不久,张献忠率军攻破成都,后悔不及的蜀王朱至澍走投无路下只得投井自杀,其在成都城内的宗室子孙被张献忠下令捕杀殆尽。蜀王自杀后,此前劝说他散财守城的四川巡按御史刘之勃也被农民军所捕,张献忠让人劝说他投降,刘之勃破口大骂,张献忠于是下令将他凌迟处死,刘之勃毫无畏惧,临死前大喊是说:“宁多剐我一刀,而少杀一百姓。”
但疯狂的张献忠并未放过成都百姓,1646年他在撤离成都前,下令对成都进行屠城,疯狂屠戮了成都城内的数十万百姓,而他对于所经过处的明朝宗室的态度,则是“凡王府宗支,不分顺逆,不分军民,是朱姓者,尽皆诛杀。
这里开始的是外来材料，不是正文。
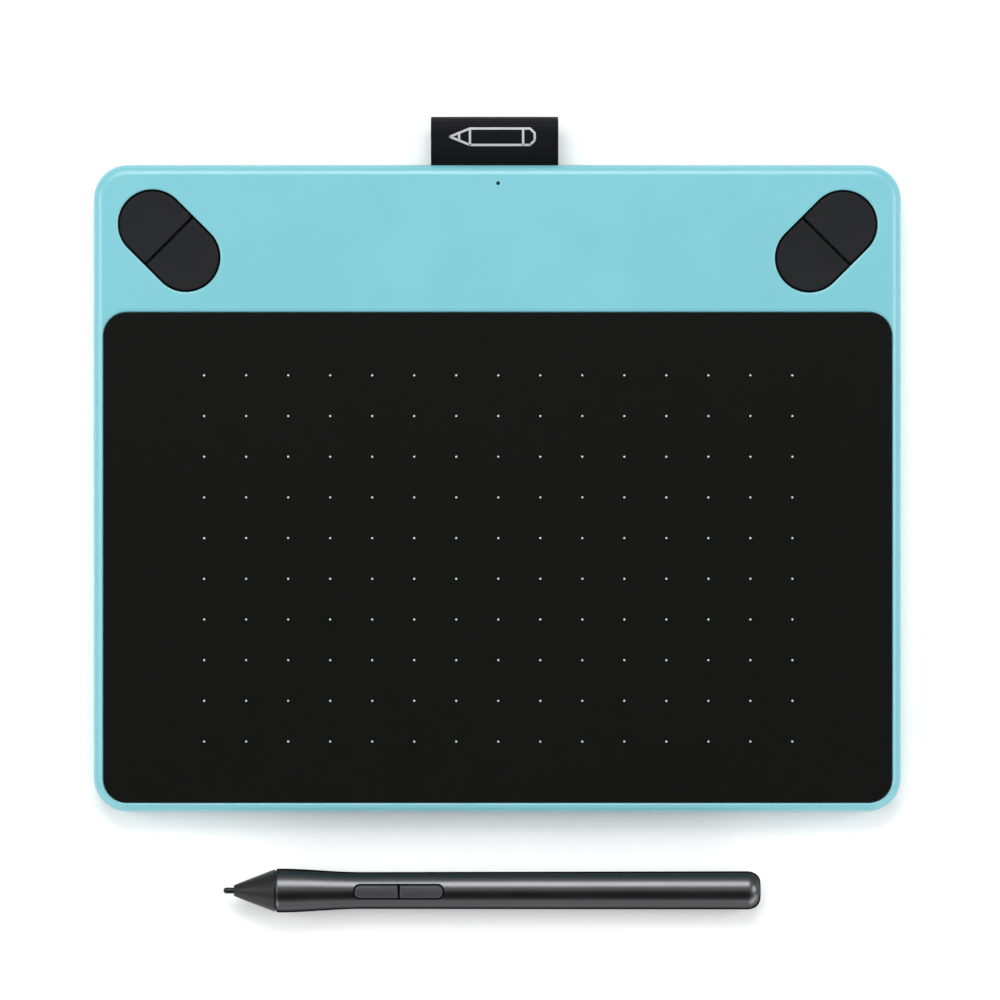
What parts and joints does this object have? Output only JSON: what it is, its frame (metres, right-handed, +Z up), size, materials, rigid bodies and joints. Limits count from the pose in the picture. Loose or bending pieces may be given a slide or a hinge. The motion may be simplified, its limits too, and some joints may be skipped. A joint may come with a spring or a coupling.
{
  "type": "pen drawing tablet",
  "caption": "Flat pen drawing tablet with a dotted drawing sheet, slanted corner keys, a woven pen loop, a sliding door underneath and a two-button pen lying in front.",
  "frame": {"origin": "on the table, under the middle of the whole set's footprint: the tablet with its pen loop, and the pen lying in front", "axes": "+X to the user's right along the tablet's long side, +Y to the rear edge with the pen loop, +Z up"},
  "size_m": [0.21, 0.207, 0.0114],
  "materials": {
    "cover": "fine-textured satin moulded plastic, mint blue",
    "drawing_sheet": "matt black film with a paper-like tooth and a grid of pale dots",
    "key": "satin dark grey moulded plastic",
    "ribbon": "black ribbed woven ribbon",
    "foot": "matt dark grey rubber",
    "steel": "bright steel",
    "contact_metal": "gold-plated spring metal",
    "winding": "enamelled copper wire, wound tight",
    "circuit_board": "green solder mask",
    "chip": "matt black moulded plastic",
    "flex_film": "amber film",
    "clear_plastic": "clear moulded plastic",
    "white_plastic": "natural white moulded plastic",
    "pen_barrel": "satin dark grey moulded plastic",
    "pen_trim": "matt dark grey moulded plastic",
    "nib": "smooth black acetal",
    "ferrite": "dark grey sintered ferrite",
    "bumper": "soft black rubber"
  },
  "bodies": {
    "tablet": {"top_cover": "cover", "bottom_cover": "cover", "drawing_surface": "drawing_sheet", "usb_socket": "steel", "pen_loop": "ribbon", "foot_front_left": "foot", "foot_front_right": "foot", "foot_rear_left": "foot", "foot_rear_right": "foot", "screw_front_left": "steel", "screw_front_right": "steel", "screw_rear_left": "steel", "screw_rear_right": "steel", "key_left_inner_switch": "chip", "key_left_outer_switch": "chip", "key_right_inner_switch": "chip", "key_right_outer_switch": "chip", "spare_nib_1": "nib", "spare_nib_2": "nib", "spare_nib_3": "nib", "sensor_board": "circuit_board", "shield_plate": "steel", "main_board": "circuit_board", "controller_chip": "chip", "sensor_chip": "chip", "flex_connector": "white_plastic", "flex_cable": "flex_film", "status_led": "white_plastic", "light_guide": "clear_plastic", "loop_anchor": "white_plastic", "battery_contact_front": "contact_metal", "battery_contact_rear": "contact_metal", "module_connector": "chip", "nib_ring": "steel"},
    "door": {"accessory_door": "cover"},
    "key_left_inner": {"key_left_inner": "key", "key_left_inner_plunger": "white_plastic"},
    "key_left_outer": {"key_left_outer": "key", "key_left_outer_plunger": "white_plastic"},
    "key_right_inner": {"key_right_inner": "key", "key_right_inner_plunger": "white_plastic"},
    "key_right_outer": {"key_right_outer": "key", "key_right_outer_plunger": "white_plastic"},
    "pen": {"pen_barrel": "pen_barrel", "pen_nose": "pen_trim", "ferrite_core": "ferrite", "pen_coil": "winding", "pressure_sensor": "chip", "pen_board": "circuit_board", "pen_carrier": "chip", "rear_bumper": "bumper", "side_switch_front_contact": "white_plastic", "side_switch_rear_contact": "white_plastic"},
    "nib_holder": {"nib_holder": "white_plastic"},
    "nib": {"pen_nib": "nib"},
    "side_switch_front": {"side_switch_front": "pen_trim"},
    "side_switch_rear": {"side_switch_rear": "pen_trim"}
  },
  "joints": [
    {"name": "key_left_inner_press", "type": "slide", "parent": "tablet", "child": "key_left_inner", "axis": [0, 0, -1], "range_m": [0, 0.0005], "stiffness_N_per_m": 800},
    {"name": "key_left_outer_press", "type": "slide", "parent": "tablet", "child": "key_left_outer", "axis": [0, 0, -1], "range_m": [0, 0.0005], "stiffness_N_per_m": 800},
    {"name": "key_right_inner_press", "type": "slide", "parent": "tablet", "child": "key_right_inner", "axis": [0, 0, -1], "range_m": [0, 0.0005], "stiffness_N_per_m": 800},
    {"name": "key_right_outer_press", "type": "slide", "parent": "tablet", "child": "key_right_outer", "axis": [0, 0, -1], "range_m": [0, 0.0005], "stiffness_N_per_m": 800},
    {"name": "door_slide", "type": "slide", "parent": "tablet", "child": "door", "axis": [0, 1, 0], "range_m": [0, 0.046]},
    {"name": "pen_lift", "type": "slide", "parent": "tablet", "child": "pen", "axis": [0, 0, 1], "range_m": [0, 0.12]},
    {"name": "nib_press", "type": "slide", "parent": "pen", "child": "nib_holder", "axis": [1, 0, -0.006], "range_m": [0, 0.0004], "stiffness_N_per_m": 800},
    {"name": "nib_pull", "type": "slide", "parent": "nib_holder", "child": "nib", "axis": [-1, 0, 0.006], "range_m": [0, 0.025]},
    {"name": "side_switch_front_press", "type": "slide", "parent": "pen", "child": "side_switch_front", "axis": [-0.006, 0, -1], "range_m": [0, 0.0003], "stiffness_N_per_m": 1000},
    {"name": "side_switch_rear_press", "type": "slide", "parent": "pen", "child": "side_switch_rear", "axis": [-0.006, 0, -1], "range_m": [0, 0.0003], "stiffness_N_per_m": 1000}
  ]
}
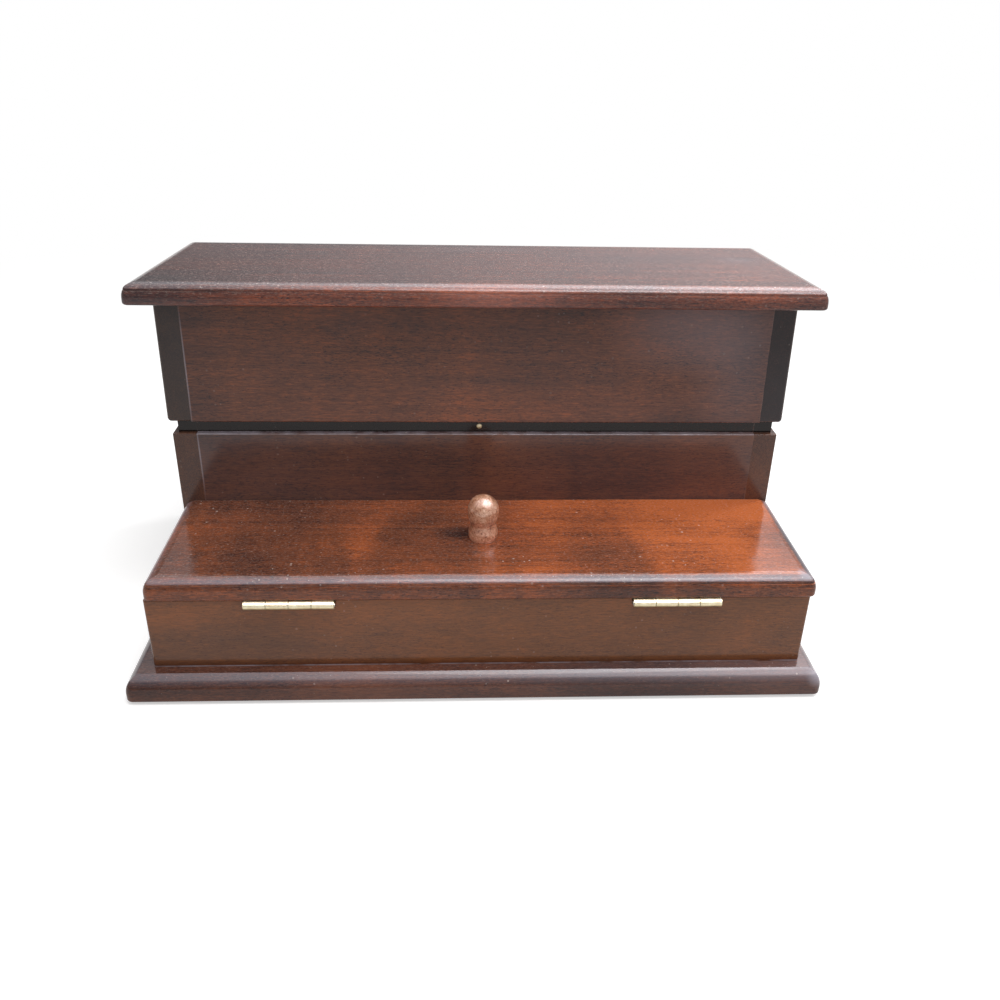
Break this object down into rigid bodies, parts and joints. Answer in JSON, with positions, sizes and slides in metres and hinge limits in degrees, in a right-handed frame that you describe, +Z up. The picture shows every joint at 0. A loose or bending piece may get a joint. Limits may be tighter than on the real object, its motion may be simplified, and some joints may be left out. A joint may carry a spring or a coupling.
{
  "type": "desk organizer with lift lid",
  "caption": "Two-step wooden desk box: a low front compartment under a hinged flap with a turned knob, and a tall rear compartment for letters under a deep rear-hinged lift lid.",
  "frame": {"origin": "centre of the overall footprint on the table, under the baize", "axes": "+X to the user's right along the long side, +Y towards the back where the lid is hinged, +Z up"},
  "size_m": [0.307, 0.1894, 0.1632],
  "materials": {
    "mahogany": "glossy french polish",
    "knob_wood": "glossy french polish, lighter and mottled",
    "brass": "worn satin",
    "steel": "plain",
    "steel_pin": "plain",
    "baize": "felted"
  },
  "bodies": {
    "body": {"base_baize": "baize", "base_board": "mahogany", "base_screws": "steel", "box_front_board": "mahogany", "side_board_left": "mahogany", "side_board_right": "mahogany", "upright_front_board": "mahogany", "back_board": "mahogany", "snap_stud": "brass", "tray_divider_left": "mahogany", "tray_divider_right": "mahogany", "letter_divider": "mahogany", "front_fixed_leaf_screws": "brass", "rear_fixed_leaf_screws": "brass", "front_hinge_left_fixed_leaf": "brass", "front_hinge_left_pin": "steel_pin", "front_hinge_right_fixed_leaf": "brass", "front_hinge_right_pin": "steel_pin", "rear_hinge_left_fixed_leaf": "brass", "rear_hinge_left_pin": "steel_pin", "rear_hinge_right_fixed_leaf": "brass", "rear_hinge_right_pin": "steel_pin"},
    "flap": {"flap_board": "mahogany", "knob": "knob_wood", "knob_screw": "steel", "flap_leaf_screws": "brass", "front_hinge_left_turning_leaf": "brass", "front_hinge_right_turning_leaf": "brass"},
    "lid": {"lid_top_board": "mahogany", "lid_side_board_left": "mahogany", "lid_side_board_right": "mahogany", "lid_front_board": "mahogany", "lid_back_board": "mahogany", "lid_leaf_screws": "brass", "rear_hinge_left_turning_leaf": "brass", "rear_hinge_right_turning_leaf": "brass"}
  },
  "joints": [
    {"name": "flap_hinge", "type": "hinge", "parent": "body", "child": "flap", "pos_m": [0, -0.0867, 0.0455], "axis": [1, 0, 0], "range_deg": [0, 198]},
    {"name": "lid_hinge", "type": "hinge", "parent": "body", "child": "lid", "pos_m": [0, 0.087, 0.0901], "axis": [-1, 0, 0], "range_deg": [-3.3, 175]}
  ]
}
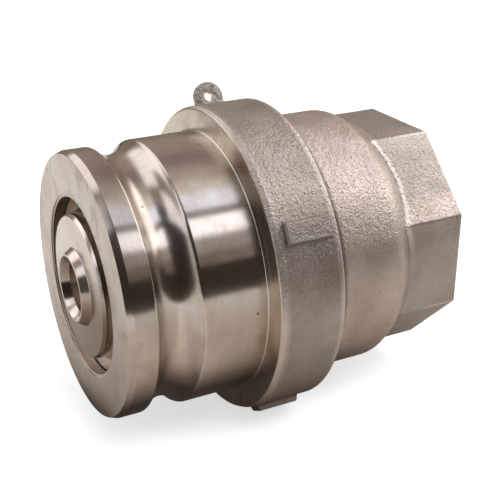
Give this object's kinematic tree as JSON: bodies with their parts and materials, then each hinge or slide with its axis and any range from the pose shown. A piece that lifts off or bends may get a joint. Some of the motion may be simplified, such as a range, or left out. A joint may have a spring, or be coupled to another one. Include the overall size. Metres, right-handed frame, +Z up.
{
  "type": "dry break coupling",
  "caption": "Stainless dry break coupling half: a cam-groove nose with a spring-loaded poppet, screwed into a cast body with an octagon for a threaded pipe.",
  "frame": {"origin": "centre of the footprint, on the surface that the collar lies on", "axes": "+X along the flow axis from the open nose to the pipe socket, +Z up, +Y to the far side"},
  "size_m": [0.1694, 0.1406, 0.1422],
  "materials": {
    "machined_stainless": "turned and polished stainless steel, with fine tool marks",
    "cast_stainless": "cast stainless steel, blasted to a dull grain",
    "bright_stainless": "bright drawn stainless steel",
    "spring_stainless": "drawn stainless spring wire and strip",
    "seal_rubber": "moulded black fluoroelastomer",
    "bush_polymer": "turned filled bearing polymer"
  },
  "bodies": {
    "coupling_body": {"nose_body": "machined_stainless", "seat_gasket": "seal_rubber", "seat_ring": "machined_stainless", "seat_circlip": "spring_stainless", "body_casting": "cast_stainless", "body_seal": "seal_rubber", "spider_guide": "cast_stainless", "front_guide_bush": "bush_polymer", "rear_guide_bush": "bush_polymer", "spring_seat": "bright_stainless", "poppet_spring": "spring_stainless"},
    "poppet_assembly": {"poppet_head": "machined_stainless", "poppet_seal": "seal_rubber", "seal_clamp_plate": "machined_stainless", "lock_washer": "spring_stainless", "poppet_nut": "bright_stainless", "poppet_stem": "machined_stainless", "stop_washer": "bright_stainless", "castle_nut": "bright_stainless", "split_pin": "spring_stainless"}
  },
  "joints": [
    {"name": "poppet_slide", "type": "slide", "parent": "coupling_body", "child": "poppet_assembly", "axis": [1, 0, 0], "range_m": [0, 0.02], "stiffness_N_per_m": 4000, "springref_m": -0.02, "deforming": ["poppet_spring"]}
  ]
}
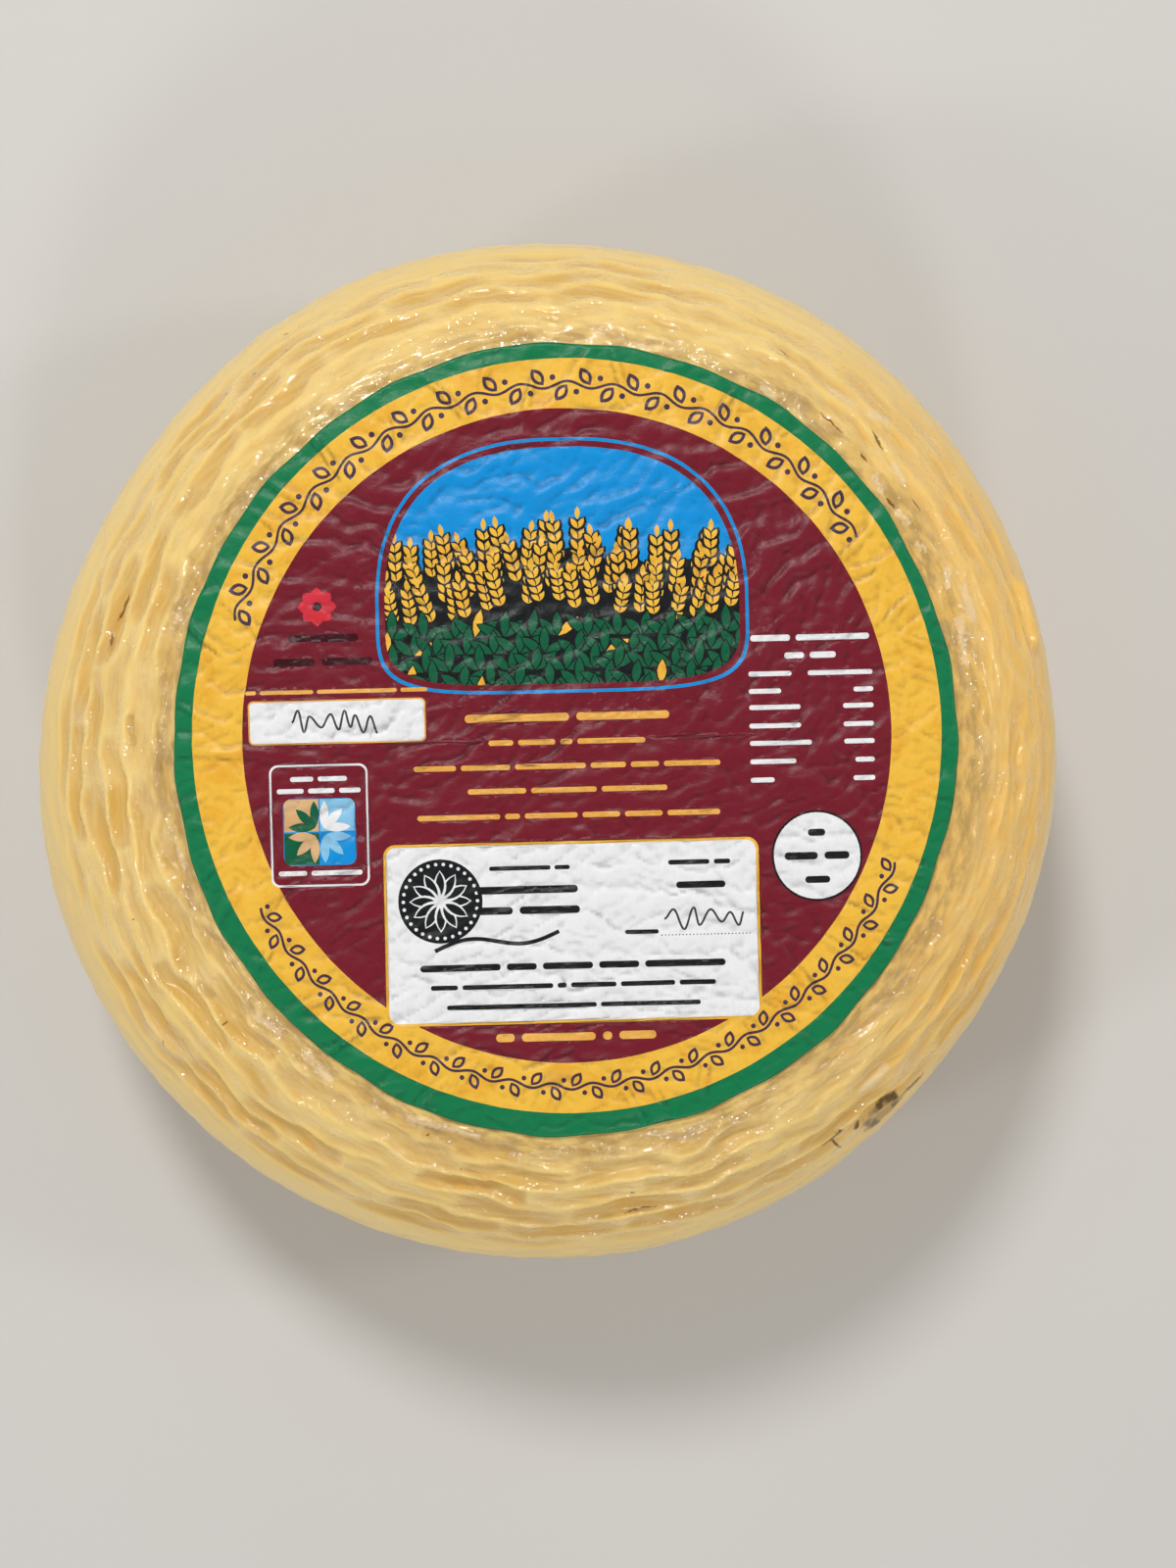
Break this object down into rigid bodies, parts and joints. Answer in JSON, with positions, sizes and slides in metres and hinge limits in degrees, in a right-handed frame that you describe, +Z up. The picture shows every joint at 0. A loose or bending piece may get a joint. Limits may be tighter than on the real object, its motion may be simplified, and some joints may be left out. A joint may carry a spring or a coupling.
{
  "type": "cheese wheel",
  "caption": "Whole round wheel of basket-formed hard cheese, bulged sides with woven ridges, flat faces, round paper label on top.",
  "frame": {"origin": "on the surface that the wheel rests on, under the middle of its outline", "axes": "+Z up through the wheel's height; +Y towards the top of the label's print"},
  "size_m": [0.2052, 0.2042, 0.0854],
  "materials": {
    "rind": "smooth oiled straw-coloured cheese rind, glossy, darker tan in the grooves",
    "label_paper": "printed paper, satin, creased, green rim, yellow band and maroon middle"
  },
  "bodies": {
    "root": {"cheese_wheel": "rind", "paper_label": "label_paper"}
  },
  "joints": []
}
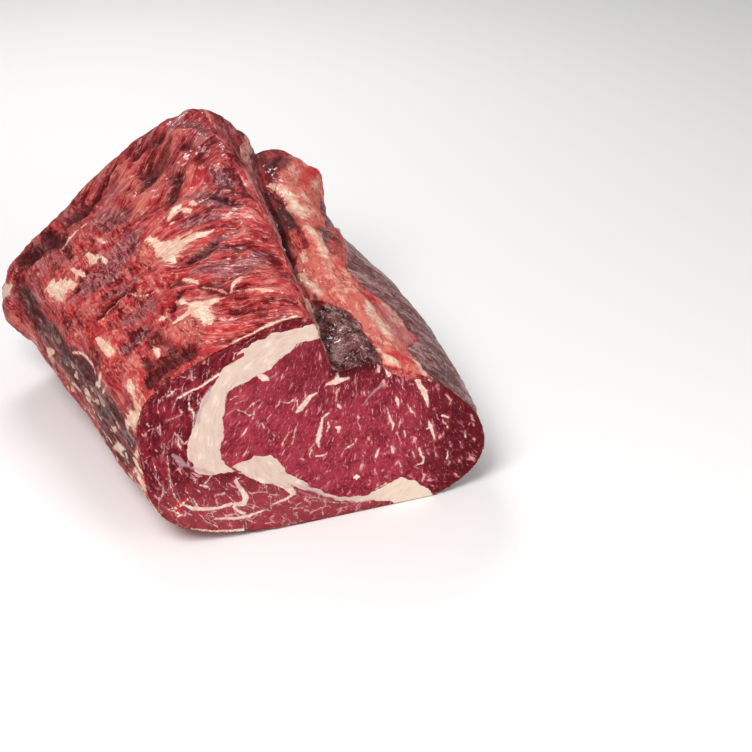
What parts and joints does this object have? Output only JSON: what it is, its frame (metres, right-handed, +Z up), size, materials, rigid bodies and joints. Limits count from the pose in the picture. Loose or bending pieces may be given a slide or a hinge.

”
1644年,李自成农民军进军山西,后来投降的太原总兵姜瓖回忆说,“凡所攻陷,劫掠焚毁,备极惨毒,而宗藩罹祸尤甚”,例如在山西平阳,李自成农民军先是斩杀当地的皇族西河王等三百多人;在汾阳,则对皇族“宗绅”大开杀戒,“彼汾一方,几成罗刹鬼国”;
攻克太原后,出于对朱明皇族的极度仇恨,李自成农民军又“捕晋宗室四百余人,送西安,悉杀之”,而为了防止山西底层皇族作乱,李自成农民军“恐宗人为变,闭门搜捕,得千余人,杀之海子堰,若歼羊豕”。